## Start STORED DATA

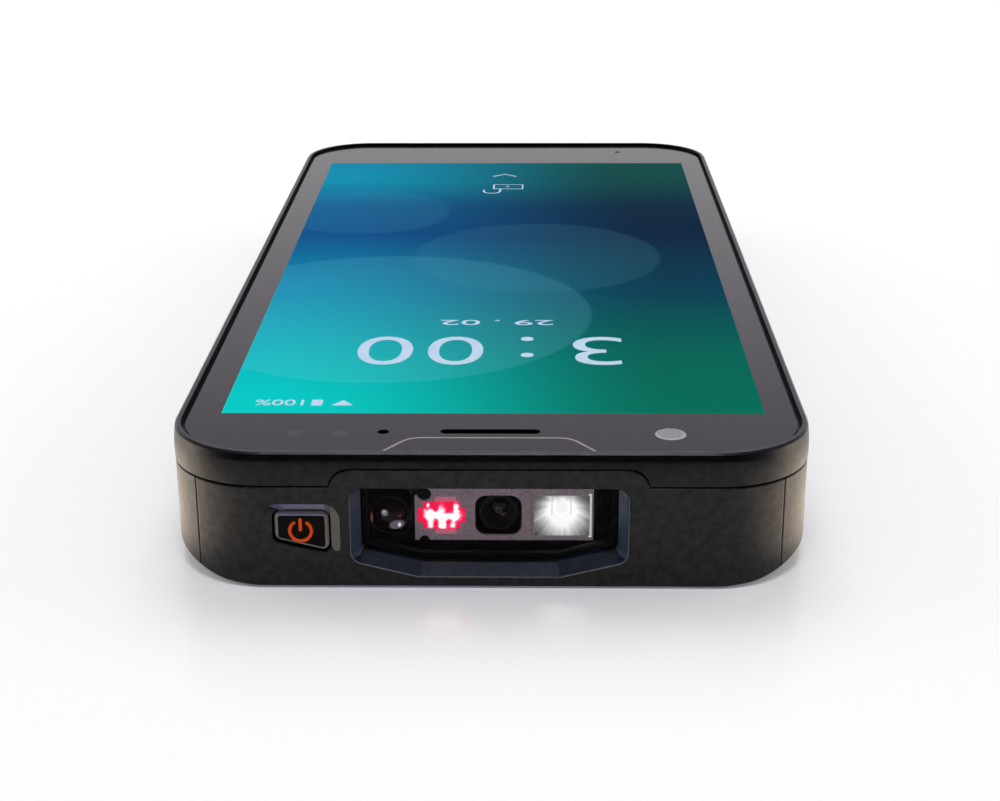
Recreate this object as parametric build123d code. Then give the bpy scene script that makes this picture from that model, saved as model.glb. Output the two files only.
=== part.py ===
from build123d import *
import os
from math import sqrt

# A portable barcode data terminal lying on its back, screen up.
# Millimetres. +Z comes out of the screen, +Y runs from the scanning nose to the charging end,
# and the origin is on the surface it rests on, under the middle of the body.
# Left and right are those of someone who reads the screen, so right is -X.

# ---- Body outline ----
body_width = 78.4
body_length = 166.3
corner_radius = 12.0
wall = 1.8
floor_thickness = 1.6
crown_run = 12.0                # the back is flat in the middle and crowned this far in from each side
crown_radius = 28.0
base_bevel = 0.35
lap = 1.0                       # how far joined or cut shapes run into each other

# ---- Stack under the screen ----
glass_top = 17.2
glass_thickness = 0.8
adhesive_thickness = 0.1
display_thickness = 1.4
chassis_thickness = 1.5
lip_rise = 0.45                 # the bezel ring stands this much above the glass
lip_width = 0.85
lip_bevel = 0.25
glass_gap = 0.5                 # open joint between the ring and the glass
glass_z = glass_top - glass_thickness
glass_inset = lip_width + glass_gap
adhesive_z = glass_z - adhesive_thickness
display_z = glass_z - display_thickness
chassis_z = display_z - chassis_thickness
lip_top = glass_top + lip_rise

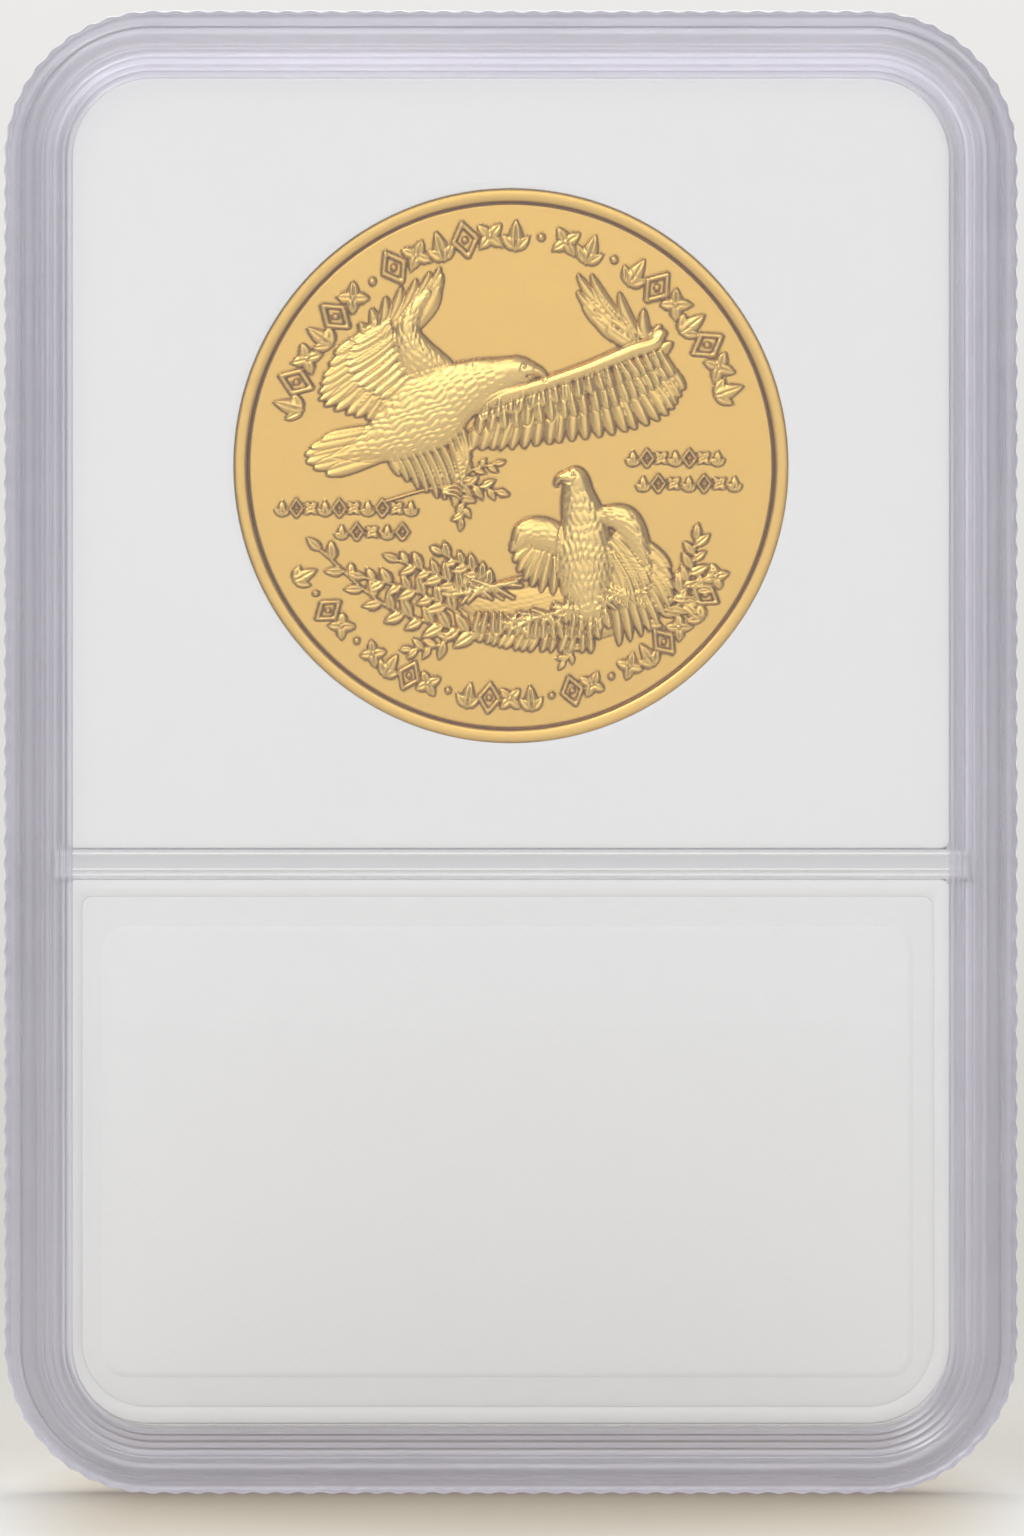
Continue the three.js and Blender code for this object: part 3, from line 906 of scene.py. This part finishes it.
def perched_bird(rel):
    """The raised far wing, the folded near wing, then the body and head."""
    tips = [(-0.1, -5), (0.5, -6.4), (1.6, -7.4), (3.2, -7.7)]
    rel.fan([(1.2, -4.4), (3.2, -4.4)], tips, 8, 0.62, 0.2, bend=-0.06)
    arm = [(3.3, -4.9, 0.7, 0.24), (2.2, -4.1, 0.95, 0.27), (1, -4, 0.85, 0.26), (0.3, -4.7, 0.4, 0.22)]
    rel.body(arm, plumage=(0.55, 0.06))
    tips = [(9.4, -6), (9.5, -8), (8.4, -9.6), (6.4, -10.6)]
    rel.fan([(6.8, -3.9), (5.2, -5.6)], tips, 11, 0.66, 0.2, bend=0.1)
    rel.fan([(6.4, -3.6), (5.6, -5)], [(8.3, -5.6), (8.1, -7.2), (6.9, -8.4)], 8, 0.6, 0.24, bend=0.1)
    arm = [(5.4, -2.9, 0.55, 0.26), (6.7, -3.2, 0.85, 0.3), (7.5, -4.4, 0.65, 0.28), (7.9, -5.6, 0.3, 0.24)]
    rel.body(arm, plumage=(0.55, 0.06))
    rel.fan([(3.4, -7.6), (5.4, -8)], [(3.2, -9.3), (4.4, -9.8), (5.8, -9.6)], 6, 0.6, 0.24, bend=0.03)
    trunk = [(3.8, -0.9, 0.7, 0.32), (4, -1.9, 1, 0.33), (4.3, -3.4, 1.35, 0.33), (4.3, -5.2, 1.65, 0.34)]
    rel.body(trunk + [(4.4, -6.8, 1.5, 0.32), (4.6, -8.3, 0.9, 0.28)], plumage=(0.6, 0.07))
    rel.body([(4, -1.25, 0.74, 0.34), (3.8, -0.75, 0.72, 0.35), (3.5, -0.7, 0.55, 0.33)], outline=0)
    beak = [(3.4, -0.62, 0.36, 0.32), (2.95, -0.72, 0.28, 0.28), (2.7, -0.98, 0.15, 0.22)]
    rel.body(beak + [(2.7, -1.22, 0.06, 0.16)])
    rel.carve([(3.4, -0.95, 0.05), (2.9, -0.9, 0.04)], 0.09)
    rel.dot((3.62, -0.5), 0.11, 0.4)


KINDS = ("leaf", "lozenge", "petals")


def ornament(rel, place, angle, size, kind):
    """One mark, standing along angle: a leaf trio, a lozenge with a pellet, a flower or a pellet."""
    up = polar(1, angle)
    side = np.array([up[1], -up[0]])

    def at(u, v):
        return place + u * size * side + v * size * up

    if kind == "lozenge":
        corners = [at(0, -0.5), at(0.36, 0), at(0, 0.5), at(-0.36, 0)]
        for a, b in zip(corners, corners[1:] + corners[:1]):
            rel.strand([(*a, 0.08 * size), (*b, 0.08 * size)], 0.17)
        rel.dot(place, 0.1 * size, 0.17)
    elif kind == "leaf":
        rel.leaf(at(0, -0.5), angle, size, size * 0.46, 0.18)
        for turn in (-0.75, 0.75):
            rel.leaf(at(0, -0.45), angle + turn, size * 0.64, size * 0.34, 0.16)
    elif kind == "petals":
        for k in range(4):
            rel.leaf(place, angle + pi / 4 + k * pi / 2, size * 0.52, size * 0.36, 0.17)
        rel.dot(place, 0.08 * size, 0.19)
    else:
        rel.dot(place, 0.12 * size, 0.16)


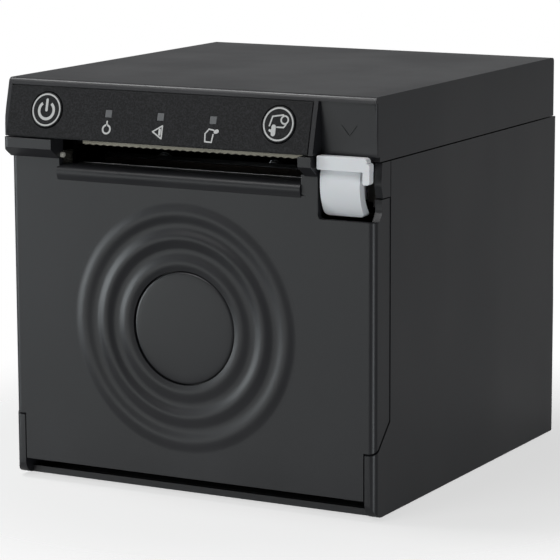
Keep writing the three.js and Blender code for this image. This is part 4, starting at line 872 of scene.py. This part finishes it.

## End STORED DATA

WORK TO BE COMPLETED - Across the entries above, how many lines contain "three"? Provide only the count.

THE RESULT - 2